> TASK REQUIREMENTS
Give the listing again in full, exactly as written.

> RAW DATA
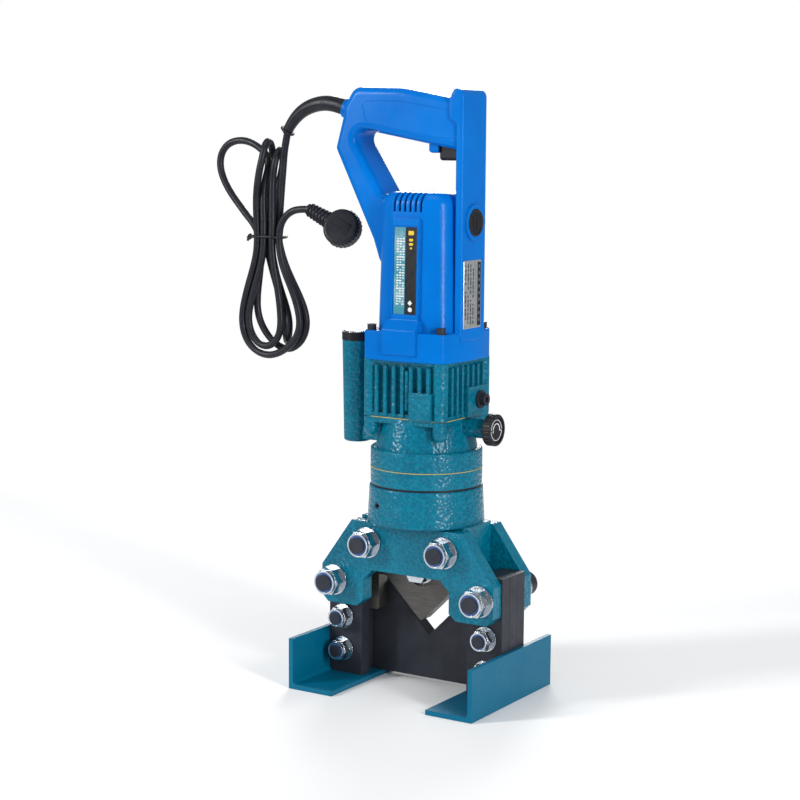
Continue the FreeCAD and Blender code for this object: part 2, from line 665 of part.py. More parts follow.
def make_valve():
    """The release valve: a stem in the valve boss and a knurled knob with a recessed face."""
    stem = fuse(cylinder("4", "36", "valve_end-33", "0", "valve_z", "X"),
                cylinder("6.6", "3", "valve_end+0.3", "0", "valve_z", "X"))
    finish("release_stem", stem)
    start = "valve_end+3.3"
    rim = fillet(cylinder("knob_radius", "knob_thick", start, "0", "valve_z", "X"), "1.2",
                 lambda edge: edge.Length > 50)
    face = cylinder("knob_radius-2.8", "1.4", f"{start}+knob_thick-1.4", "0", "valve_z", "X")
    grooves = []
    for number in range(24):
        turn = math.radians(number * 15)
        reach = value("knob_radius") + 0.7
        y, z = reach * math.cos(turn), value("valve_z") + reach * math.sin(turn)
        grooves.append(cylinder("1.2", "knob_thick-2.4", f"{start}+1.2", text(y), text(z), "X"))
    finish("release_knob", cut(rim, face, *grooves))


def make_bladder_tube():
    """The oil compensator: a slightly tapered tube, a plastic ring, a metal cap and the rubber bladder."""
    tube = cone("tube_low_radius", "tube_high_radius", "tube_top-tube_bottom", "tube_x", "0", "tube_bottom")
    tube = fillet(tube, "2.5", lambda edge: edge.CenterOfMass.z < value("tube_bottom") + 1 and edge.Length > 50)
    bore = cylinder("tube_bore", "tube_top-tube_bottom-6", "tube_x", "0", "tube_bottom+6")
    finish("bladder_tube", cut(tube, bore))
    finish("bladder_ring", ring("tube_high_radius+0.4", "tube_bore", "8", "tube_x", "0", "tube_top"))
    cap = fuse(cylinder("tube_bore", "9", "tube_x", "0", "tube_top-1"),
               cone("tube_high_radius-1", "tube_high_radius-2", "1.4", "tube_x", "0", "tube_top+8"))
    finish("bladder_cap", cut(cap, hexagon("5", "5", "tube_x", "0", "tube_top+5")))
    finish("oil_bladder", fillet(cylinder("tube_bore-1", "84", "tube_x", "0", "tube_bottom+6"), "5",
                                 lambda edge: edge.Length > 50))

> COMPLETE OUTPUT
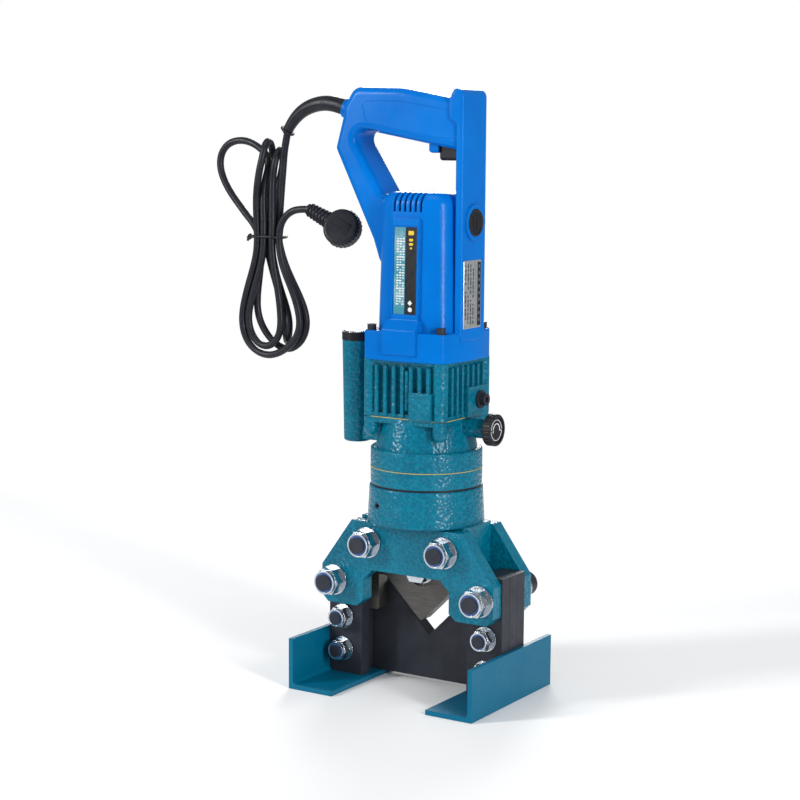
Continue the FreeCAD and Blender code for this object: part 2, from line 665 of part.py. More parts follow.
def make_valve():
    """The release valve: a stem in the valve boss and a knurled knob with a recessed face."""
    stem = fuse(cylinder("4", "36", "valve_end-33", "0", "valve_z", "X"),
                cylinder("6.6", "3", "valve_end+0.3", "0", "valve_z", "X"))
    finish("release_stem", stem)
    start = "valve_end+3.3"
    rim = fillet(cylinder("knob_radius", "knob_thick", start, "0", "valve_z", "X"), "1.2",
                 lambda edge: edge.Length > 50)
    face = cylinder("knob_radius-2.8", "1.4", f"{start}+knob_thick-1.4", "0", "valve_z", "X")
    grooves = []
    for number in range(24):
        turn = math.radians(number * 15)
        reach = value("knob_radius") + 0.7
        y, z = reach * math.cos(turn), value("valve_z") + reach * math.sin(turn)
        grooves.append(cylinder("1.2", "knob_thick-2.4", f"{start}+1.2", text(y), text(z), "X"))
    finish("release_knob", cut(rim, face, *grooves))


def make_bladder_tube():
    """The oil compensator: a slightly tapered tube, a plastic ring, a metal cap and the rubber bladder."""
    tube = cone("tube_low_radius", "tube_high_radius", "tube_top-tube_bottom", "tube_x", "0", "tube_bottom")
    tube = fillet(tube, "2.5", lambda edge: edge.CenterOfMass.z < value("tube_bottom") + 1 and edge.Length > 50)
    bore = cylinder("tube_bore", "tube_top-tube_bottom-6", "tube_x", "0", "tube_bottom+6")
    finish("bladder_tube", cut(tube, bore))
    finish("bladder_ring", ring("tube_high_radius+0.4", "tube_bore", "8", "tube_x", "0", "tube_top"))
    cap = fuse(cylinder("tube_bore", "9", "tube_x", "0", "tube_top-1"),
               cone("tube_high_radius-1", "tube_high_radius-2", "1.4", "tube_x", "0", "tube_top+8"))
    finish("bladder_cap", cut(cap, hexagon("5", "5", "tube_x", "0", "tube_top+5")))
    finish("oil_bladder", fillet(cylinder("tube_bore-1", "84", "tube_x", "0", "tube_bottom+6"), "5",
                                 lambda edge: edge.Length > 50))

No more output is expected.